Let it be known that I am a big old man with a collection of lost plush toys in plain view accumulated over a lotta years of street rescues. I’m totally OK with that.
So let me tell you the story and positive consequences Beanie Baby “Smoochy,” the newest member of that ragtag toy troop.
Smoochy was first spotted looking sad on the sidewalk across the street from our house during a dog walk last week. I left him alone for several days in hopes that whoever might’ve dropped him might pass by and get reunited. But no go. By the third day Smoochy had been moved up into a nearby tree, and by the fifth day I had packed a spare plastic bag with which in accordance to CDC guidelines during the Covid-19 Pandemic to conduct a noncontact retrieval, after which he got decon’d through the next laundry cycle and now sits cleaner and far happier on my desk, Prior to joining the other rescues atop a nearby bookshelf.
Welcome to your new home, Smoochster!
And here they are in a group photo of said menagerie of various plushies (and a small pretty beat-up figurine of Woody and his hat from “Toy Story”) that I just couldn’t leave on the mean streets of Lost Angeles over the many years I’ve walked and pedaled upon them.
To reiterate, regardless of my advanced age, size, shape, political affiliation and overall grumpy demeanor, this crew is proudly displayed, and there’s nothing you can do to shame me about such a collection in large part because it gives my old heart joy to look upon them and the fate my interventions preventioned.
But wait! There’s more!
This entirely incongruous wristwatch photo I’m showing you is of a pretty unique circa 1950s vintage Longines 14K square tank, this one being the His version of a His-and-Hers pair belonging to my late stepfather and that my mother had at some point given me for safekeeping. The Hers version is and has always been safely in my watch and jewelry box. But a long time ago, I deigned to wear the His on an outing and afterward subsequently misplaced it. It’s been missing for more than 10 years now, and I curse myself every time I think of it.
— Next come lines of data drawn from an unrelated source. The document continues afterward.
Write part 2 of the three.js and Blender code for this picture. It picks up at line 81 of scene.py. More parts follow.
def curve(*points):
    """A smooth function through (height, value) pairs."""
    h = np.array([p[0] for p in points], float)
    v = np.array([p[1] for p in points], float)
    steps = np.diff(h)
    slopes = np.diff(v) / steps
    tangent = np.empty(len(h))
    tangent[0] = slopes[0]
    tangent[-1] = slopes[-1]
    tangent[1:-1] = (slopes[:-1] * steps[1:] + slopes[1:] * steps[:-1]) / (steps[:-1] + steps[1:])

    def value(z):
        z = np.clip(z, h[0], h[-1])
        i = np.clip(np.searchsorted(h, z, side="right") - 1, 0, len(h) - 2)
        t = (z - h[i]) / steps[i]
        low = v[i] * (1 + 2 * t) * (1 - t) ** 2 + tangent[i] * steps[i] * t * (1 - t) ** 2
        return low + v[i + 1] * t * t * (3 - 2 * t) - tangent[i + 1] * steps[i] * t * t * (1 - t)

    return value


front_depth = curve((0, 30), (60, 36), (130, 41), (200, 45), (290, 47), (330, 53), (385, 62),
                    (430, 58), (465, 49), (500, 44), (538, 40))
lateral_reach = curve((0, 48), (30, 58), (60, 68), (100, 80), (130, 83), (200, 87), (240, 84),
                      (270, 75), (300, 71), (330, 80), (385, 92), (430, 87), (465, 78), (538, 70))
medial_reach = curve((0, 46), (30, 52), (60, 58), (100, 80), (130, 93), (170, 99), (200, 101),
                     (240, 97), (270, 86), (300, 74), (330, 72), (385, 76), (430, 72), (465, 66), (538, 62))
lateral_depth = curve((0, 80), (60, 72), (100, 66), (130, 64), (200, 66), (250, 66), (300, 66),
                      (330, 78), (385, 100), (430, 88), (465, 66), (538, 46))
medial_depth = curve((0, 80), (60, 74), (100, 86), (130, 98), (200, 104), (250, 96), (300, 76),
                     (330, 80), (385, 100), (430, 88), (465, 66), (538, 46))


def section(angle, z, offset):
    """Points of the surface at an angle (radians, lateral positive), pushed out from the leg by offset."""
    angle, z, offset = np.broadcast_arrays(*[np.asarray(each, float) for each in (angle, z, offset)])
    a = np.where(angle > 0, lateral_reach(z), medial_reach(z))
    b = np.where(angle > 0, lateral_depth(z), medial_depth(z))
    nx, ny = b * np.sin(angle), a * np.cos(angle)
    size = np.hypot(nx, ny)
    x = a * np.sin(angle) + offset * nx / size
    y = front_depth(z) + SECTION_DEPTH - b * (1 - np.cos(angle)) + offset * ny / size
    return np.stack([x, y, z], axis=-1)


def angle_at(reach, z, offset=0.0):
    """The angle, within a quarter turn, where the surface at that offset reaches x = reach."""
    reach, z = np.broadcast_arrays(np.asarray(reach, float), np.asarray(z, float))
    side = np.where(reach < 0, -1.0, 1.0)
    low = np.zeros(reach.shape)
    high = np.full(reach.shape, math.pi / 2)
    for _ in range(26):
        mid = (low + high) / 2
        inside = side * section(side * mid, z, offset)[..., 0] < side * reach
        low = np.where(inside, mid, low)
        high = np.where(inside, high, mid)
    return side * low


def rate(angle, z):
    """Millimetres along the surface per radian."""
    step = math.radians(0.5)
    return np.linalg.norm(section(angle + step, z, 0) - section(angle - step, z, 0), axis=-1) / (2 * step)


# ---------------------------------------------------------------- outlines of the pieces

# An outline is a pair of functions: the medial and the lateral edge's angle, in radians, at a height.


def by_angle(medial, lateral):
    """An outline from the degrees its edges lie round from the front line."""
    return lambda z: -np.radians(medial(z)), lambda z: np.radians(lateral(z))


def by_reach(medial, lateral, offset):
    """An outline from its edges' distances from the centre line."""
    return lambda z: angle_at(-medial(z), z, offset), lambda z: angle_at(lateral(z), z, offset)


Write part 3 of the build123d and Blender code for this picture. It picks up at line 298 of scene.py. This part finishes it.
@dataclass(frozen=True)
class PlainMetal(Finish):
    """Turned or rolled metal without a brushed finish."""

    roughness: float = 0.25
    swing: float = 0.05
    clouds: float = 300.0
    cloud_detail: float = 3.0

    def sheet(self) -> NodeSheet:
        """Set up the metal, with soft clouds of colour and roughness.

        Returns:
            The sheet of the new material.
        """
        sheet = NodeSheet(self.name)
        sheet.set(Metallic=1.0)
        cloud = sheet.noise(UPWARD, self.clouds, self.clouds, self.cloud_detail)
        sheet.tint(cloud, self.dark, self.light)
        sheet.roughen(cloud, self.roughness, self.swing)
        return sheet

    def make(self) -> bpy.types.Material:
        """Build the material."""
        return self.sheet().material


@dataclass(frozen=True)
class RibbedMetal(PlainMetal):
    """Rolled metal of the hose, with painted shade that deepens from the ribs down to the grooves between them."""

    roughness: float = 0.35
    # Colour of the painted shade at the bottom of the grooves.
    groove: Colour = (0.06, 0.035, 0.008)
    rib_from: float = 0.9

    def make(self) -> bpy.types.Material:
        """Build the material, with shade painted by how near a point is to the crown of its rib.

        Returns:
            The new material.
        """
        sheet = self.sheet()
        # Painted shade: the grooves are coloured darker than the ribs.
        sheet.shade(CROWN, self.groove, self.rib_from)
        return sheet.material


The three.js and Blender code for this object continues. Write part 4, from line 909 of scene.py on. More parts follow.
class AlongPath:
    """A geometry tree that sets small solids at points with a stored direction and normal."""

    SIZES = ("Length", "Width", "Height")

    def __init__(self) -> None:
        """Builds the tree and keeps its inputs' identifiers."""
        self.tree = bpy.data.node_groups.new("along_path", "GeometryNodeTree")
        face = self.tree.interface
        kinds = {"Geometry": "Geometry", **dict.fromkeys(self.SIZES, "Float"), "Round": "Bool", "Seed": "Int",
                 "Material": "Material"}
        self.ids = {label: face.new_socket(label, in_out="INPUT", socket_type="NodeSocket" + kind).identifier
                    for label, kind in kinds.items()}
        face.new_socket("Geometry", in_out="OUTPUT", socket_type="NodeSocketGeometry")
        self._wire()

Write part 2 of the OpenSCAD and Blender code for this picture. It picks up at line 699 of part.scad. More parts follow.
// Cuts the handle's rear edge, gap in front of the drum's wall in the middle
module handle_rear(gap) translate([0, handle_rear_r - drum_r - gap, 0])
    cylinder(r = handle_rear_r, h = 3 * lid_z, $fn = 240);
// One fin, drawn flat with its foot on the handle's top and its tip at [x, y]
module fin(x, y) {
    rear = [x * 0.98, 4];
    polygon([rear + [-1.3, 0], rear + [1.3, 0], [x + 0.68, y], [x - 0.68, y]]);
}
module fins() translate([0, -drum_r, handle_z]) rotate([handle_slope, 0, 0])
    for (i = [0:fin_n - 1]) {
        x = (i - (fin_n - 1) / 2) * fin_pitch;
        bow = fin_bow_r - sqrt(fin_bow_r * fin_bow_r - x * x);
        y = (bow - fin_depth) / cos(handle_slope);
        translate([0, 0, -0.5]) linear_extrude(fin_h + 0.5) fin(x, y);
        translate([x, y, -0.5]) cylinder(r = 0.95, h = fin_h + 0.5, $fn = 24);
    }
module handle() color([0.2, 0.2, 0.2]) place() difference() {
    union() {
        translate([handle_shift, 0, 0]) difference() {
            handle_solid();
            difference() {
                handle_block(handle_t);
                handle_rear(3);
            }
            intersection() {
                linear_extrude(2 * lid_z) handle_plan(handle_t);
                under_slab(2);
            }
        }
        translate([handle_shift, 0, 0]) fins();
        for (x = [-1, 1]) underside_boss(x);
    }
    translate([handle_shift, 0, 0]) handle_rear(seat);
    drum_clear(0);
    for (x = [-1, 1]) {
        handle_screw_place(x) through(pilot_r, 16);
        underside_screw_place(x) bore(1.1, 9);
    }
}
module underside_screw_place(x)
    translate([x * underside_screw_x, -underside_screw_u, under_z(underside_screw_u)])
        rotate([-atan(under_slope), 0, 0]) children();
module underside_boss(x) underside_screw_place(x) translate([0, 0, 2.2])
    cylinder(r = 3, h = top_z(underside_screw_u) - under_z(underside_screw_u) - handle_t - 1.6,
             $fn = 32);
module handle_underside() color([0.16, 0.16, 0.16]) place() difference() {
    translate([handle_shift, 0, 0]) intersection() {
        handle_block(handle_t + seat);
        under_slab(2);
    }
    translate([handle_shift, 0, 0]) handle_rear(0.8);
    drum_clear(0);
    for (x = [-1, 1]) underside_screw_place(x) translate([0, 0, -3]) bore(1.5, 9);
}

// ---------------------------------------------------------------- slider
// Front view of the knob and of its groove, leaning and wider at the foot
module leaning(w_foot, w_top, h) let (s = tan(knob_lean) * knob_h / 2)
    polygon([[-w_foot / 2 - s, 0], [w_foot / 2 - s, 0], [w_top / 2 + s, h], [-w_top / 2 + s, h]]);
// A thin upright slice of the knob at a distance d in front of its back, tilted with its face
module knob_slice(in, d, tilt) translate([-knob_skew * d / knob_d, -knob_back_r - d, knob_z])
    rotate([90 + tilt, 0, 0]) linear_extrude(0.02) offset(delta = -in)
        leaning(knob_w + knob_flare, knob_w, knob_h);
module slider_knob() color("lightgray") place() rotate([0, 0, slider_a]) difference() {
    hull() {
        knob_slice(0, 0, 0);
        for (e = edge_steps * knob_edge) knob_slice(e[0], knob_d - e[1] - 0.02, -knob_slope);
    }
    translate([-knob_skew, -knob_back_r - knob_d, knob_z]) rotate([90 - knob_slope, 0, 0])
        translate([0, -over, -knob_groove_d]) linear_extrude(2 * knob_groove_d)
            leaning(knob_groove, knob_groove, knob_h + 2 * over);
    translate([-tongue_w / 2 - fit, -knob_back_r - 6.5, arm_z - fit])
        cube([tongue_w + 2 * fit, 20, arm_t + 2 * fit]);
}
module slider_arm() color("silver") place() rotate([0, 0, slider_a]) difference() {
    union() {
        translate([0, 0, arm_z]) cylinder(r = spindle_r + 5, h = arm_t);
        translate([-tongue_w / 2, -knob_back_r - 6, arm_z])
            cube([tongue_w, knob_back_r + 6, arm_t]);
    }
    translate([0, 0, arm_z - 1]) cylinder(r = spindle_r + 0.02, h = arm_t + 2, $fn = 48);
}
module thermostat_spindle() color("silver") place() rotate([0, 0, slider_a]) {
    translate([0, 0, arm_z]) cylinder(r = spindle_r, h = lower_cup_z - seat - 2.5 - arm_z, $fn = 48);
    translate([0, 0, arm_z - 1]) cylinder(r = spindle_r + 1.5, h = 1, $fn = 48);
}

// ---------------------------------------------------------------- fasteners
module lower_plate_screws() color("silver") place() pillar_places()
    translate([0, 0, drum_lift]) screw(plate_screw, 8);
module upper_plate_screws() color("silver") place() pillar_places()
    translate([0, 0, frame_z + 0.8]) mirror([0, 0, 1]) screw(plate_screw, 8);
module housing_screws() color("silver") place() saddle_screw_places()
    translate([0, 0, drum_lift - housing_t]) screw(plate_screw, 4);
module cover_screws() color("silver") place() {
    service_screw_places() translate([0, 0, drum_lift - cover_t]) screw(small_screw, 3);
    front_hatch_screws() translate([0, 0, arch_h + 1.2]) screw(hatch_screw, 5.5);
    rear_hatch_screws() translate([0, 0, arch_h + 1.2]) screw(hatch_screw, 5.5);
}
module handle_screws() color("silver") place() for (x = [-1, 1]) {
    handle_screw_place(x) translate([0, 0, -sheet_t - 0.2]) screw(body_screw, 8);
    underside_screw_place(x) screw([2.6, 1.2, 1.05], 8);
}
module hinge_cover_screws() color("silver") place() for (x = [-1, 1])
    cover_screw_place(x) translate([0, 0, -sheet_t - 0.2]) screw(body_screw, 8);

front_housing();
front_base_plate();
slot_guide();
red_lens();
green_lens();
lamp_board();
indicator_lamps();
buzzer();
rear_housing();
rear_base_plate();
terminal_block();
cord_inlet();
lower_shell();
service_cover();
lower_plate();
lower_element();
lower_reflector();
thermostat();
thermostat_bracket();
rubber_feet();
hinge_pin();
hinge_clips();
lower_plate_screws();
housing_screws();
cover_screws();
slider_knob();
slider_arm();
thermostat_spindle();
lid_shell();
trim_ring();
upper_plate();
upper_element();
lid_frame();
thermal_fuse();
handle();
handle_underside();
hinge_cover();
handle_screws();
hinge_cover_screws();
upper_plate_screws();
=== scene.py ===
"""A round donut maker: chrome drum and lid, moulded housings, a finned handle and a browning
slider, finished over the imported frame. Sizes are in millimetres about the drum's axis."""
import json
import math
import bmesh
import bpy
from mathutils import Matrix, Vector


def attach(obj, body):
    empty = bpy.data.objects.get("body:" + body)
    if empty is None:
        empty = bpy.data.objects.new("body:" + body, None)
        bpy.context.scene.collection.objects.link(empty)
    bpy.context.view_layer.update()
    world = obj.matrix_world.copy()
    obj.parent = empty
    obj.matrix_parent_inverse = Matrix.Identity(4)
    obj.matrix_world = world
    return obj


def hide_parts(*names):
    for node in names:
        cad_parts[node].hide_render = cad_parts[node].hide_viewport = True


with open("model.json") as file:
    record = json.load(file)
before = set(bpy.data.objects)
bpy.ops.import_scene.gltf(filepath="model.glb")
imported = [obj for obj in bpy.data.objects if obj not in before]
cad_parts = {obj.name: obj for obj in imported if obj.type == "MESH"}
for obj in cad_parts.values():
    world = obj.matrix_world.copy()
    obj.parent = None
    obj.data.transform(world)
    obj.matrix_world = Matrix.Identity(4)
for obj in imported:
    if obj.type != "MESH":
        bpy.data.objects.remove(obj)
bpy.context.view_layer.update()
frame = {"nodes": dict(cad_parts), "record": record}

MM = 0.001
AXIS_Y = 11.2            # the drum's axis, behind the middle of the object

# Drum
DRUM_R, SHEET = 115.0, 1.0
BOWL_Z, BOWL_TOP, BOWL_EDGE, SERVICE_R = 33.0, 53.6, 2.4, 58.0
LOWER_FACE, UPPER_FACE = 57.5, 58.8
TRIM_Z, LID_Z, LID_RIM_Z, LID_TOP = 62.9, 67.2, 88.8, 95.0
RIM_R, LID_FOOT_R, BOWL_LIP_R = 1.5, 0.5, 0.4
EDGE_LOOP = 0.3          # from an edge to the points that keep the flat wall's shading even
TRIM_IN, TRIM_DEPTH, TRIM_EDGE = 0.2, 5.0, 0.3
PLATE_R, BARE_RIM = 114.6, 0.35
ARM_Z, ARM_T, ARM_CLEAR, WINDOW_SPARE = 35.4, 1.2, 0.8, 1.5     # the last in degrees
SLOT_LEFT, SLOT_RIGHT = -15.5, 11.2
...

And while I’ve bestowed my “Nothing is lost, it is simply not revealed” affirmation after every one of those curses, I was pretty dang sure it was gone for good, having been accidentally discarded or left in the pocket of a coat that had gone to Goodwill. This was based on the fact of multiple futile searches over the years everywhere the watch could and could not be.
Or so I thought.
See, in adding Smoochy to the group, I decided to bring them all down off that carved wooden box they can be seen propped upon, dust them off, and rearrange them back on top of it, as shown. In doing so I had this great thought to myself:
“Hey self, let’s look and see what’s in that box?”
And guess what? The watch was in that box.
Why did I put it there more than a decade or more ago before my first lost toy had been found? Hell if I know. But that’s where I put it.
So proven, yet again: Nothing is lost, it is simply not revealed.
And the further moral to the story: If I had acted my age and hadn’t brought Smoochy home, guess where the watch would still be? Gone, baby, gone.
So If you happen to pass by some stuffed animal all alone in the street and think you’re too old to come to its rescue; or that it’s all rather silly to feel compassion for what’s nothing more than some stuffing-filled fabric and a pair of plastic eyes, you should considering lightening up a bit. Because the fact is you just never what else you might find.